REQUIRED WORK: Transcribe the stretch of entries below from the line with "for name, shape" through the line with "if obj.type not", exactly and with both ends included; leave out all other lines.

____

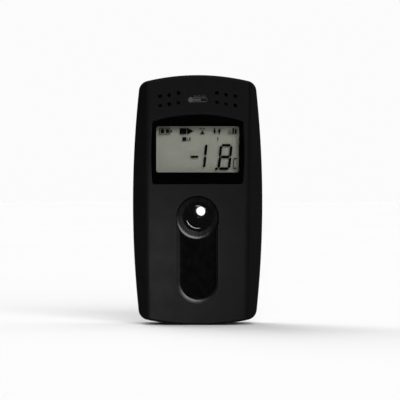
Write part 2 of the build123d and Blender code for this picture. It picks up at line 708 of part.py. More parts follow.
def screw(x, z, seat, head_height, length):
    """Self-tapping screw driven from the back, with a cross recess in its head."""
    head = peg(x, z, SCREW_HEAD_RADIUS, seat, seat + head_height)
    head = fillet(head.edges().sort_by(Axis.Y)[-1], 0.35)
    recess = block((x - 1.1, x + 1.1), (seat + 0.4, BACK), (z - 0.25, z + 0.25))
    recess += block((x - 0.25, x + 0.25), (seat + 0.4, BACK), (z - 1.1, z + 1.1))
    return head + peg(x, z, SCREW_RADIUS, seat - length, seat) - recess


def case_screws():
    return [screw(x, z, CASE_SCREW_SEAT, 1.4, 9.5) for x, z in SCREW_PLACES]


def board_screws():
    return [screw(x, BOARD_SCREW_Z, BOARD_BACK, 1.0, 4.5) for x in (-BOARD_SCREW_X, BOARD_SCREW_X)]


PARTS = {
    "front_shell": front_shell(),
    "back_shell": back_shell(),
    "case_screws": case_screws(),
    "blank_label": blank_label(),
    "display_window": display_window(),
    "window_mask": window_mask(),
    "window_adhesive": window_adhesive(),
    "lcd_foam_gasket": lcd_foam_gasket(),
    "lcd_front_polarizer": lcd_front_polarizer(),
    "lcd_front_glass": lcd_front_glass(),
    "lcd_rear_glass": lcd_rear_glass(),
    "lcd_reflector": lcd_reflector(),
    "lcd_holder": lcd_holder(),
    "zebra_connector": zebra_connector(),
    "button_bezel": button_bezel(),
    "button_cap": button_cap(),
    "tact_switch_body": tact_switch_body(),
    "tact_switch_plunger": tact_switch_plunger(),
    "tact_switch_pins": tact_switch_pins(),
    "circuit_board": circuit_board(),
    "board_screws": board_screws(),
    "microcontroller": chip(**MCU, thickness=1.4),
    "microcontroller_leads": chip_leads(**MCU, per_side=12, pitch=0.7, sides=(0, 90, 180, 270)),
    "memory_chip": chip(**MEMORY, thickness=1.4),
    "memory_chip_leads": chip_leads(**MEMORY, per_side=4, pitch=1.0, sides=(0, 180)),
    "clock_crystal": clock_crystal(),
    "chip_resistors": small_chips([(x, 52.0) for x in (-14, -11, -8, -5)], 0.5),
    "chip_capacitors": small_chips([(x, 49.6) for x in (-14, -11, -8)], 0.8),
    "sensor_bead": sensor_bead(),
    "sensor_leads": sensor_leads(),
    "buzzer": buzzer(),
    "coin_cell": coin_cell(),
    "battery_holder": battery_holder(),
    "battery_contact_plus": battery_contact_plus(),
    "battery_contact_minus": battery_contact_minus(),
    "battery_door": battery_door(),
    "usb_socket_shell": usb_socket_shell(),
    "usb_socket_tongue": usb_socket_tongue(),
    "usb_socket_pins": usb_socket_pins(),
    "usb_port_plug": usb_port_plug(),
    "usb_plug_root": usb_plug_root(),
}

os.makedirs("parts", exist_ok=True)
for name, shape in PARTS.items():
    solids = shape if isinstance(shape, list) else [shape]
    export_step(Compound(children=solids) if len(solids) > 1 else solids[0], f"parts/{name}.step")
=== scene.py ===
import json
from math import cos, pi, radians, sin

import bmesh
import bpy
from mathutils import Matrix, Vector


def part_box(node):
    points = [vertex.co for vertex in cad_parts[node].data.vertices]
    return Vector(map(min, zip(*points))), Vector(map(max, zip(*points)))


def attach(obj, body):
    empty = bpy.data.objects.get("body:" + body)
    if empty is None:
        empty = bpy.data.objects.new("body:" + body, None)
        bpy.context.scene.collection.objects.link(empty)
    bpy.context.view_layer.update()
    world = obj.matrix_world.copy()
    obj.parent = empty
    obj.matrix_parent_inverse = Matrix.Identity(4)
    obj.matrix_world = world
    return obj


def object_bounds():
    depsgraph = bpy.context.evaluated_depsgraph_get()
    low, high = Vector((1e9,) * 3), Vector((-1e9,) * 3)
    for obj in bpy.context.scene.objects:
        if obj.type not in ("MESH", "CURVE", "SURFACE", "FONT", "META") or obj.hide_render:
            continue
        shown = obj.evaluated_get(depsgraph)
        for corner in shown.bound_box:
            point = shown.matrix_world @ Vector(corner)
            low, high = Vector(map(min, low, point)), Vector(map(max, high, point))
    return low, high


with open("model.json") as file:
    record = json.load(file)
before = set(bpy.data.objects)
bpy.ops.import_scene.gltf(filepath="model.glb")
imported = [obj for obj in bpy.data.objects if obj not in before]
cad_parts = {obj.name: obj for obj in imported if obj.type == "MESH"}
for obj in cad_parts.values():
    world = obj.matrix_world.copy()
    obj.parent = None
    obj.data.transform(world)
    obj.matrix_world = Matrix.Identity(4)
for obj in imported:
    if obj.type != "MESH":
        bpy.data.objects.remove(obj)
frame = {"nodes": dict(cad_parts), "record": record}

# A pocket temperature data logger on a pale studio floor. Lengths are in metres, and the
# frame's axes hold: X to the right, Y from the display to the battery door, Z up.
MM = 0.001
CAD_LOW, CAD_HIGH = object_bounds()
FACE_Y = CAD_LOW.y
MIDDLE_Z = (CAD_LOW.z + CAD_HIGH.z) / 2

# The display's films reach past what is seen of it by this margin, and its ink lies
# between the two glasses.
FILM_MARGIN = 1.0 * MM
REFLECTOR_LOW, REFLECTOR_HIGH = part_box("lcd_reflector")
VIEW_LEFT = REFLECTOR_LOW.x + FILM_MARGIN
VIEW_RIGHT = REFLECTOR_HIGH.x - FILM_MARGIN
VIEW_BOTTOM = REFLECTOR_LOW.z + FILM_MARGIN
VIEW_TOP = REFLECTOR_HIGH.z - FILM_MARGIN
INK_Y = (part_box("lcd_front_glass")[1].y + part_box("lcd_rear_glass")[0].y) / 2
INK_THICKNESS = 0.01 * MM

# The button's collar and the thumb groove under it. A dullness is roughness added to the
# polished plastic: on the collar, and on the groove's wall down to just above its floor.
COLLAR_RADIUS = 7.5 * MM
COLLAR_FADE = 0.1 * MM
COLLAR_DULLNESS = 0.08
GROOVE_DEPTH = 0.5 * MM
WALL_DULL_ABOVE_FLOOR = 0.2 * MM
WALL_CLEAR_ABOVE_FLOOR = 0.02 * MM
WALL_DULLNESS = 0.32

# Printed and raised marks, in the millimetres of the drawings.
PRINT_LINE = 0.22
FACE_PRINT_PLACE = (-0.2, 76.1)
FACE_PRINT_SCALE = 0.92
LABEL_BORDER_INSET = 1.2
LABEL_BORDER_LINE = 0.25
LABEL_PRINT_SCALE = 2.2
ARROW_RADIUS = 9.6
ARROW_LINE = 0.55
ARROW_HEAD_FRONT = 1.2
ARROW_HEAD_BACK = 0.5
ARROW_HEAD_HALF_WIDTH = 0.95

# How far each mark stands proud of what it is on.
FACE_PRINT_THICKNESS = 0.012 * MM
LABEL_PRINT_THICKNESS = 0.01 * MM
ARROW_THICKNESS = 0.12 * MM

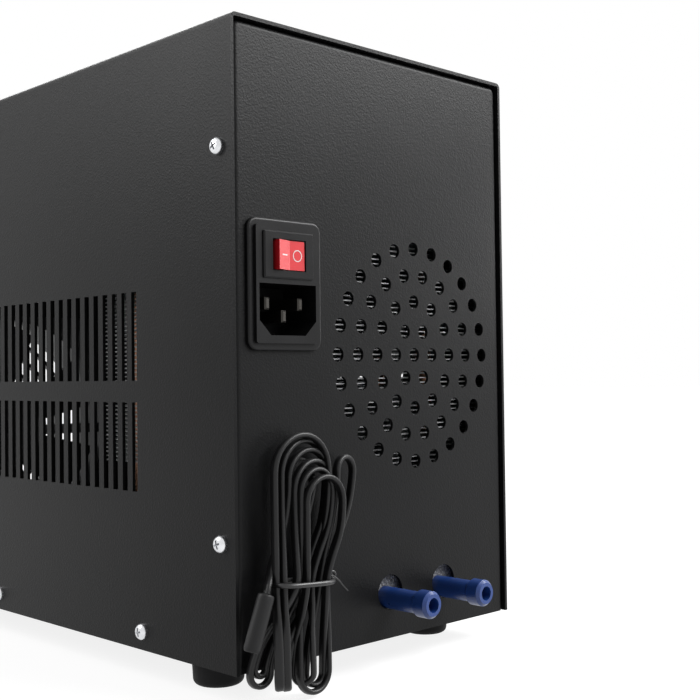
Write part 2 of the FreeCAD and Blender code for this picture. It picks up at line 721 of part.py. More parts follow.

____

RESULT FOR THIS EXERCISE:
for name, shape in PARTS.items():
    solids = shape if isinstance(shape, list) else [shape]
    export_step(Compound(children=solids) if len(solids) > 1 else solids[0], f"parts/{name}.step")
=== scene.py ===
import json
from math import cos, pi, radians, sin

import bmesh
import bpy
from mathutils import Matrix, Vector


def part_box(node):
    points = [vertex.co for vertex in cad_parts[node].data.vertices]
    return Vector(map(min, zip(*points))), Vector(map(max, zip(*points)))


def attach(obj, body):
    empty = bpy.data.objects.get("body:" + body)
    if empty is None:
        empty = bpy.data.objects.new("body:" + body, None)
        bpy.context.scene.collection.objects.link(empty)
    bpy.context.view_layer.update()
    world = obj.matrix_world.copy()
    obj.parent = empty
    obj.matrix_parent_inverse = Matrix.Identity(4)
    obj.matrix_world = world
    return obj


def object_bounds():
    depsgraph = bpy.context.evaluated_depsgraph_get()
    low, high = Vector((1e9,) * 3), Vector((-1e9,) * 3)
    for obj in bpy.context.scene.objects:
        if obj.type not in ("MESH", "CURVE", "SURFACE", "FONT", "META") or obj.hide_render:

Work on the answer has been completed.